The paper presents an application of machine learning to a problem in the field of Real-time Systems. More specifically, it utilises inductive logic programming to help calculate the maximum execution time of programs. It is notable for its cross disciplinary nature.

Best Student Paper 2008

Marek Grzes and Daniel Kudenko, "Plan-Based Reward Shaping for Reinforcement Learning" Proceedings of the 4th IEEE International Conference on Intelligent Systems (IS 2008), volume 2, pp. 22–29, 2008.

Abstract

Reinforcement learning, while being a highly popular learning technique for agents and multi-agent systems, has so far encountered difficulties when applying it to more complex domains due to scaling-up problems. This paper focuses on the use of domain knowledge to improve the convergence speed and optimality of various RL techniques. Specifically, we propose the use of high-level STRIPS operator knowledge in reward shaping to focus the search for the optimal policy. Empirical results show that the plan-based reward shaping approach outperforms other RL techniques, including alternative manual and MDP-based reward shaping when it is used in its basic form. We show that MDP-based reward shaping may fail and successful experiments with STRIPS-based shaping suggest modifications which can overcome encountered problems. The STRIPS-based method we propose allows expressing the same domain knowledge in a different way and the domain expert can choose whether to define an MDP or STRIPS planning task.
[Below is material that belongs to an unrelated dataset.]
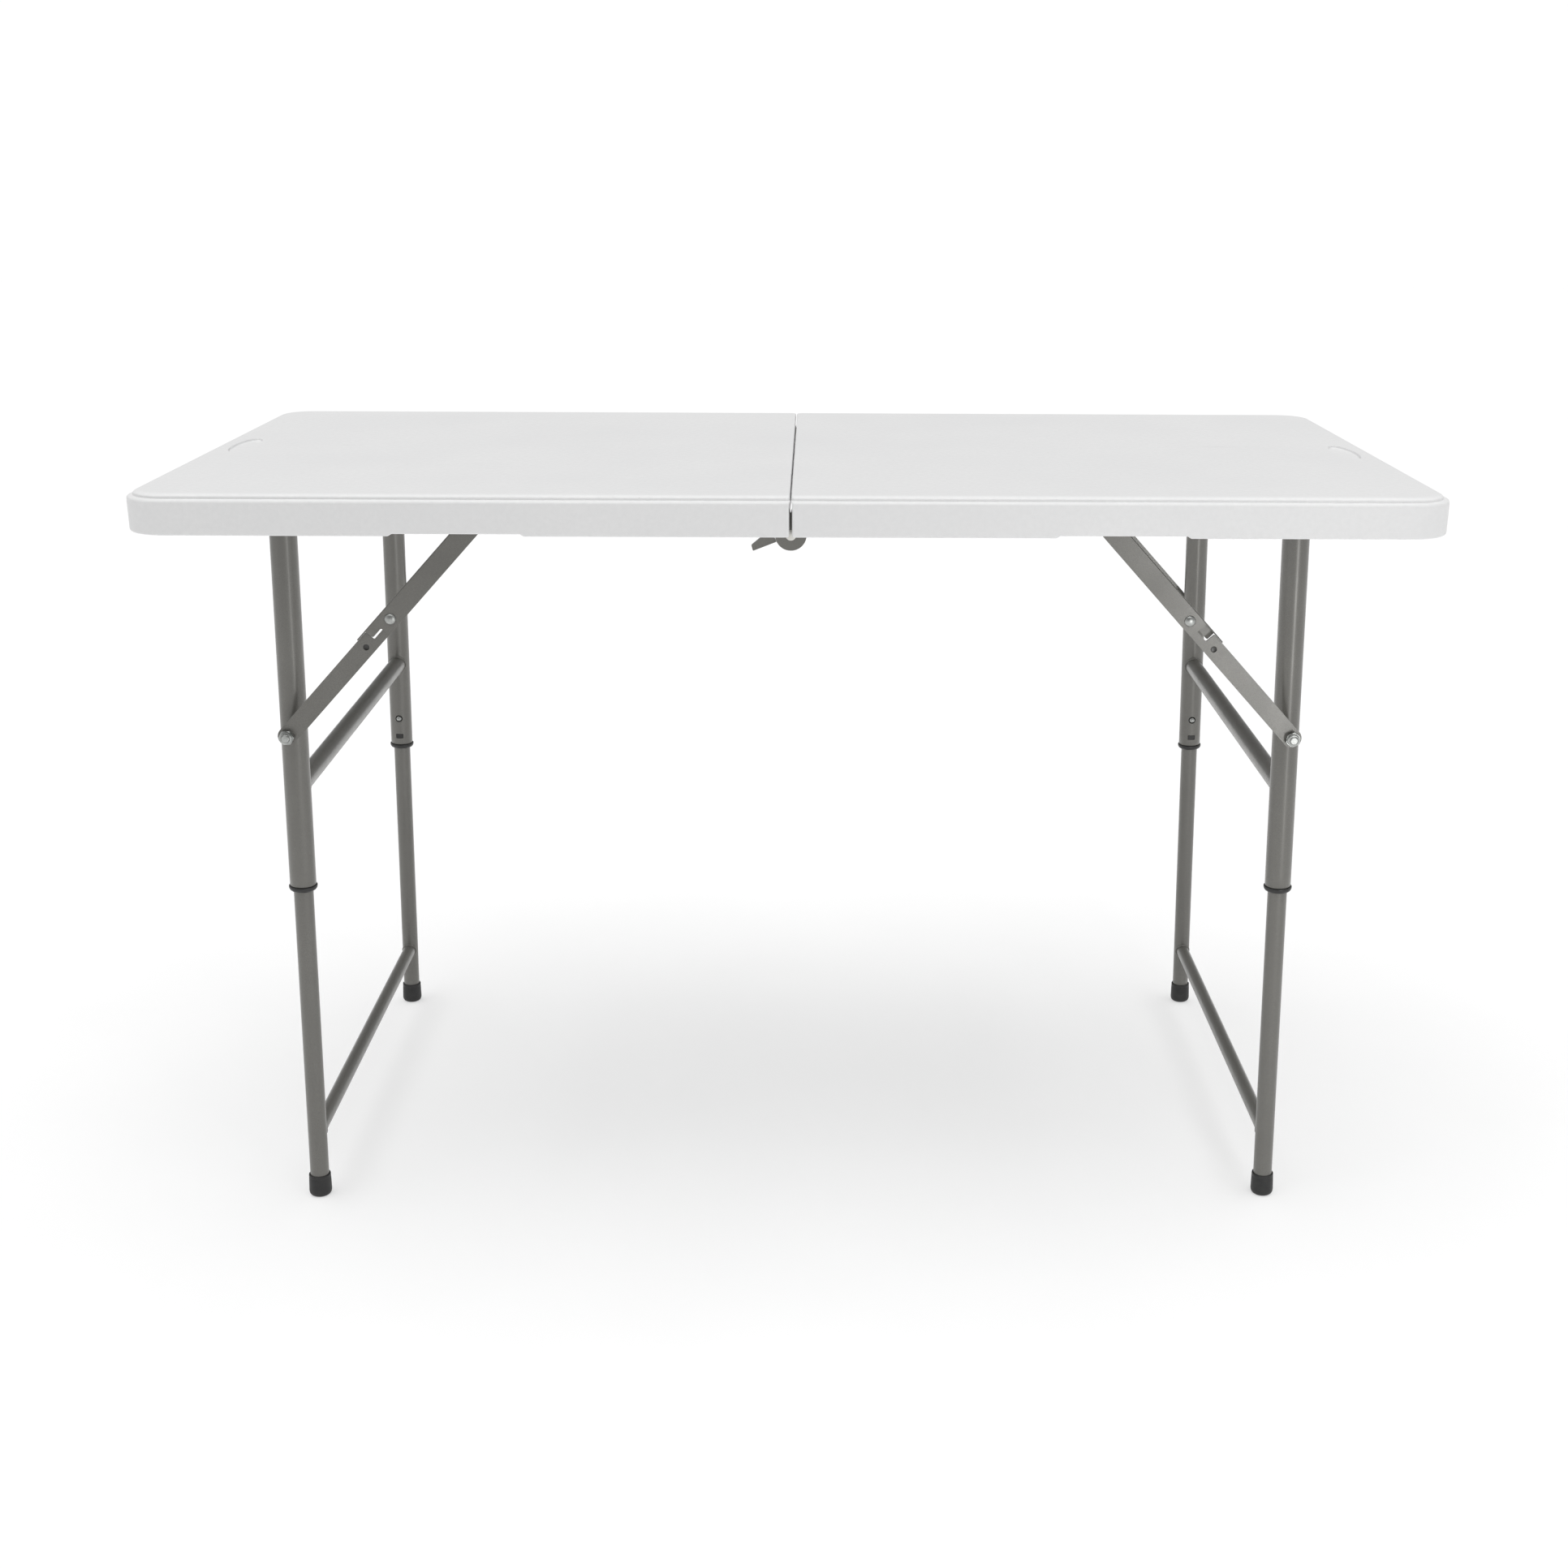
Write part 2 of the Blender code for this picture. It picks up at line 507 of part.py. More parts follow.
# ---------------------------------------------------------------------- braces
# Each brace is drawn in its own axes: origin at the elbow, +X up the brace to
# the rail, -X down to the leg, +Z towards the back of the channel.
def brace(side, word, f, fw):
    tag = '%s_%s' % (fw, word)
    # up the brace runs inwards, towards the middle of the table
    m = Matrix.Translation((side * EX, 0, EZ)) @ Matrix.Rotation(
        (SLOPE if side > 0 else -SLOPE), 4, 'Y')
    axis = empty('axis_elbow_' + tag, m)

    def ol(pts):
        # right side: the brace runs towards -X
        return pts if side < 0 else [(-a, b) for a, b in reversed(pts)]

    tongue_outer = (f == side)          # one handed part serves all four corners
    cr = -CH_LOW

    def flange(tongue):
        pts = [(-CH_END, CH_LOW)]
        pts += arc(LINK_C, 0, cr, -90, 35, 5)
        pts += [(LINK_C + 0.001, CH_TOP)]
        if tongue:
            pts += [(-TONGUE + 0.001, CH_TOP), (-TONGUE, CH_TOP - 0.001), (-TONGUE, 0.0018),
                    (-TONGUE + 0.0012, 0.0006), (-CH_END - 0.001, 0.0006), (-CH_END, -0.0004)]
        else:
            pts += [(-CH_END, CH_TOP)]
        return ol(pts)

    a0, a1 = yspan(f, *FL_OUT)
    b0, b1 = yspan(f, *FL_IN)
    up = plate('upper_link_' + tag, flange(tongue_outer), a0, a1, 'XZ', M_STEEL, axis)
    inner = plate('upper_flange_' + tag, flange(not tongue_outer), b0, b1, 'XZ', None, axis)
    w0, w1 = yspan(f, FL_IN[0] + 0.0001, FL_OUT[1] - 0.0001)
    web = plate('upper_web_' + tag,
                ol([(-STOP, CH_WEB), (LINK_C, CH_WEB), (LINK_C, CH_TOP - 0.0001),
                    (-STOP + 0.0008, CH_TOP - 0.0001), (-STOP, CH_TOP - 0.0006)]), w0, w1, 'XZ', None, axis)
    fuse(up, inner, web)
    c0, c1 = yspan(f, 0.268, 0.292)
    d0, d1 = yspan(f, 0.2745, 0.292)
    cut(up, rod_y('elbow_bore_' + tag, 0.0033, c0, c1, 0, 0, 10, parent=axis),
        rod_y('pivot_bore_' + tag, 0.0033, d0, d1, (LINK_C if side < 0 else -LINK_C), 0, 10, parent=axis))

    # lower link: rounded strap with the lock notch
    h = BRACE_HALF
    pts = arc(0, 0, h, -90, 90, 6)
    pts += [(-0.0118, h), (-0.0118, -0.0002), (-0.0126, -0.0012), (-0.0258, -0.0012), (-0.0270, 0.0002), (-0.0270, h)]
    pts += arc(-LINK_B, 0, h, 90, 270, 6)
    p0, p1 = yspan(f, *PLATE)
    low = plate('lower_link_' + tag, ol(pts), p0, p1, 'XZ', M_STEEL, axis)
    s0, s1 = yspan(f, COLLAR_END + 0.0004, PLATE[0] + 0.0005)
    bx = (-LINK_B if side < 0 else LINK_B)
    hx = (-0.0368 if side < 0 else 0.0368)
    fuse(low, rod_y('lower_boss_' + tag, 0.0068, s0, s1, bx, 0, 12, parent=axis))
    cut(low, rod_y('lower_elbow_bore_' + tag, 0.0033, c0, c1, 0, 0, 10, parent=axis),
        rod_y('lower_bolt_bore_' + tag, 0.0042, c0, c1, bx, 0, 12, parent=axis),
        rod_y('lower_hole_' + tag, 0.0030, c0, c1, hx, -0.0006, 10, parent=axis))

    turn = Matrix.Rotation(math.radians(-90 * f), 4, 'X')
    # elbow rivet
    turned('elbow_rivet_' + tag,
           [(0.0, 0.2798), (0.0030, 0.2792), (0.0053, 0.2777),
            (0.0030, 0.2777), (0.0030, 0.2715), (0.0050, 0.2715), (0.0, 0.2700)],
           10, M_ZINC, axis, turn)
    # lock nut with the threaded end that carries the link
    nut = turned('lock_nut_' + tag,
                 [(0.0, 0.2850), (0.0039, 0.2850), (0.0039, 0.2736), (0.0, 0.2736)],
                 12, M_ZINC, axis, Matrix.Translation((bx, 0, 0)) @ turn)
    hexa = add('nut_body_' + tag, cone_mesh('nut_body_' + tag, 0.0075, 0.0075, 0.0055, 6),
               parent=axis, matrix=Matrix.Translation((bx, f * 0.27865, 0)) @ Y_AXIS)
    ring = rod_y('nut_collar_' + tag, 0.0060, *yspan(f, 0.2810, 0.2840), x=bx, z=0.0, segments=12, parent=axis)
    fuse(nut, hexa, ring)
    # pin that hangs the brace on the rail
    px = (LINK_C if side < 0 else -LINK_C)
    turned('brace_pin_' + tag,
           [(0.0, 0.2890), (0.0050, 0.2890), (0.0050, 0.2880), (0.0030, 0.2880),
            (0.0030, 0.2761), (0.0, 0.2761)], 10, M_ZINC, axis, Matrix.Translation((px, 0, 0)) @ turn)


for s, w in SIDES:
    for f, fw in FACES:
        brace(s, w, f, fw)

bpy.context.view_layer.update()
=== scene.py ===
"""The looks of the fold-in-half table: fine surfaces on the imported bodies, materials, studio."""

import math

import bmesh
import bpy
import numpy as np
from mathutils import Matrix, Vector, noise


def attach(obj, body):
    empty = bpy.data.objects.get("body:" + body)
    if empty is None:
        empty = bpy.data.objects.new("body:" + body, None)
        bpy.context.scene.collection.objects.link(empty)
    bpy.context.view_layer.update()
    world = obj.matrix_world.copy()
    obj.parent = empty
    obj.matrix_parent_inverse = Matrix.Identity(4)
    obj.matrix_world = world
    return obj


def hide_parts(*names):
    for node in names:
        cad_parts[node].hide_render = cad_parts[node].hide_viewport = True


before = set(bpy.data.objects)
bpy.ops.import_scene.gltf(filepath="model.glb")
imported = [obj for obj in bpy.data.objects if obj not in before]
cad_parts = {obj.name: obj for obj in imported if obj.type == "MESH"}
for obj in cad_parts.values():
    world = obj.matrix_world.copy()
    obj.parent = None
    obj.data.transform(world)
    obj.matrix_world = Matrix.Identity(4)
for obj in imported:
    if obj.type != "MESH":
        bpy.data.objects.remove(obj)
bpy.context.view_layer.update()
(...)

We also evaluate the robustness of the proposed STRIPS-based technique to errors in the plan knowledge.

Award Citation

The paper works on improving reinforcement learning by adding in domain knowledge using a technique known as 'reward shaping' using high-level knowledge expressed using STRIPS operators. The empirical section compares the proposed approach with many others and the proposed approach comes out top. More importantly, there is considerable analysis of why the empirical results are the way they are. The paper is notable for its mix of theory and experiment.